CP was a pioneer in the idea of cruising as a vacation, rather than as a way to get from one port to another. The company's fleet began as part of a strategy to create a transportation network that brought settlers - who would become railway customers - to the vast plains its rails crossed, and to carry freight to and from Asia and Europe.
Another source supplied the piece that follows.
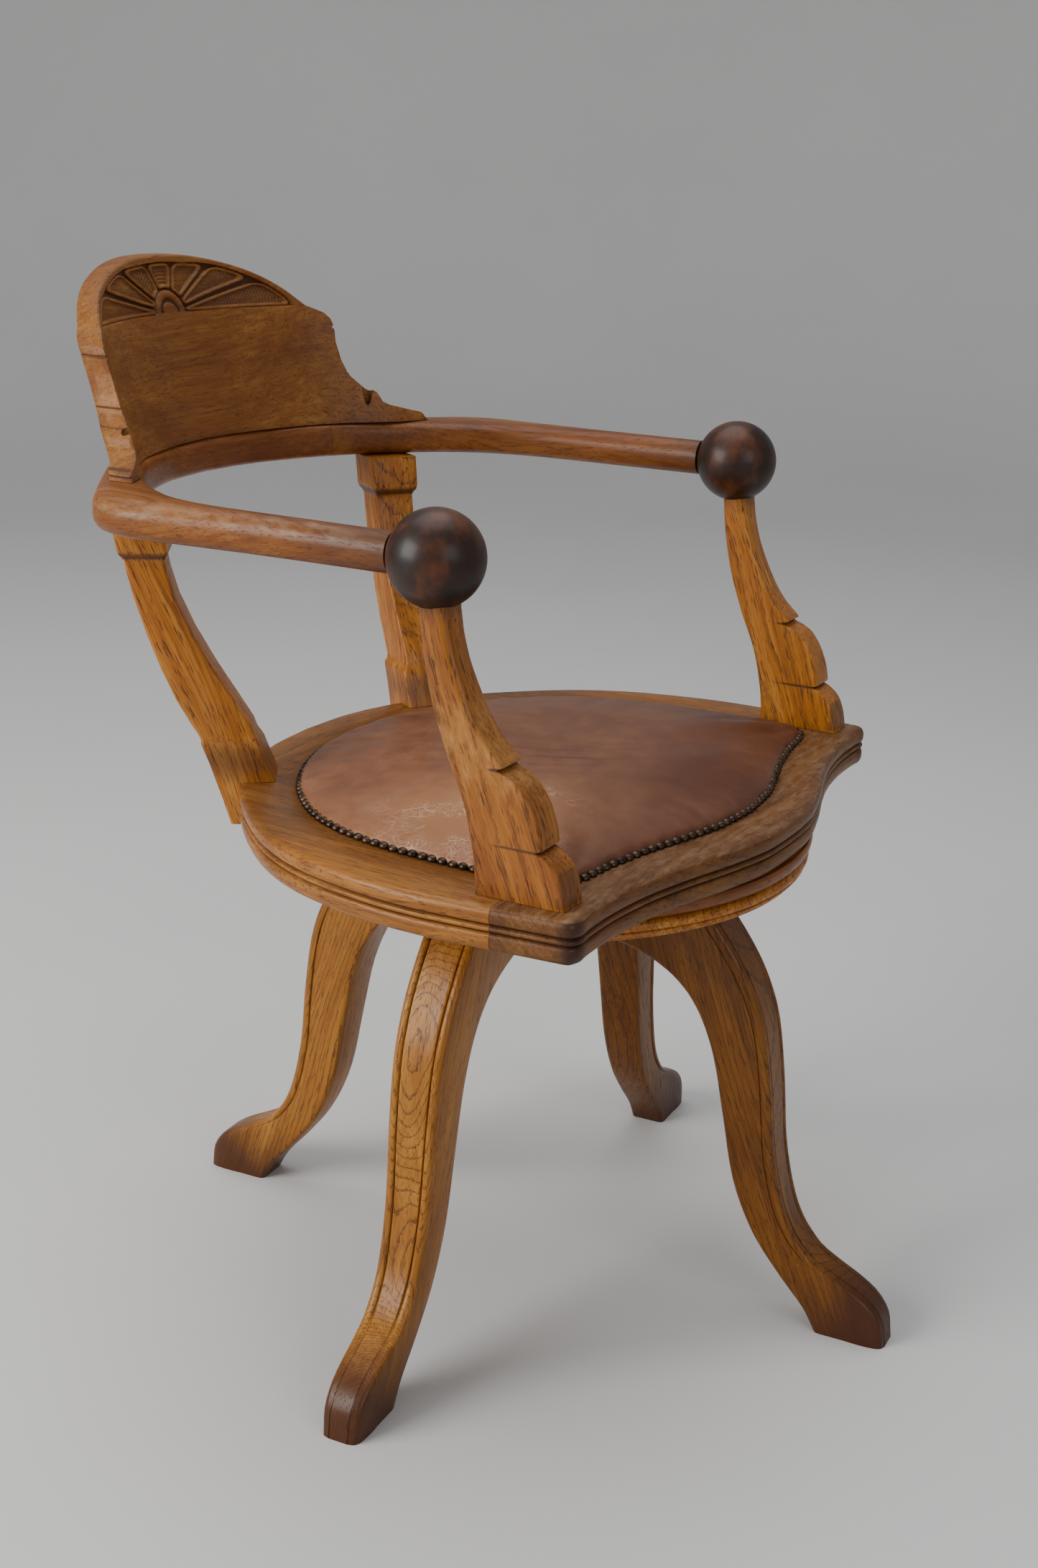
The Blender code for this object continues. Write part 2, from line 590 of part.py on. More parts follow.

This book traces the line's heyday.
 
David Laurence Jones, a public-affairs manager for CPR and the author of a book on the company's rail lore, was able to get unique access to CP archives, as well as private collections to gather the anecdotes, photos and gorgeous art-deco travel posters that make this book a visual delight.
 
The line's early ships were slow, prone to rolling and cramped by today's standards, but the photos prove that there were ample diversions, such as jousting on a greased pole, wheelbarrow races or "chalking the pig's eye", a form of pin the tail on the tourist. And each new ship the company added became more posh and passenger-friendly, culminating in the second Empress of Britain, the largest ship of its day in 1930 that boasted an Olympic-sized indoor pool.
 
The average reader may find out a bit more than they want to know about engines and naval architecture, but it's impossible to avoid the travel bug after flipping through the lavishly illustrated pages. Whether you're looking for a history book or a coffee-table book documenting an elegant age, this book will inspire adventurous dreams.
 
By David Laurence Jones, Fitzhenry & Whiteside Ltd., 208 pages, $29.95.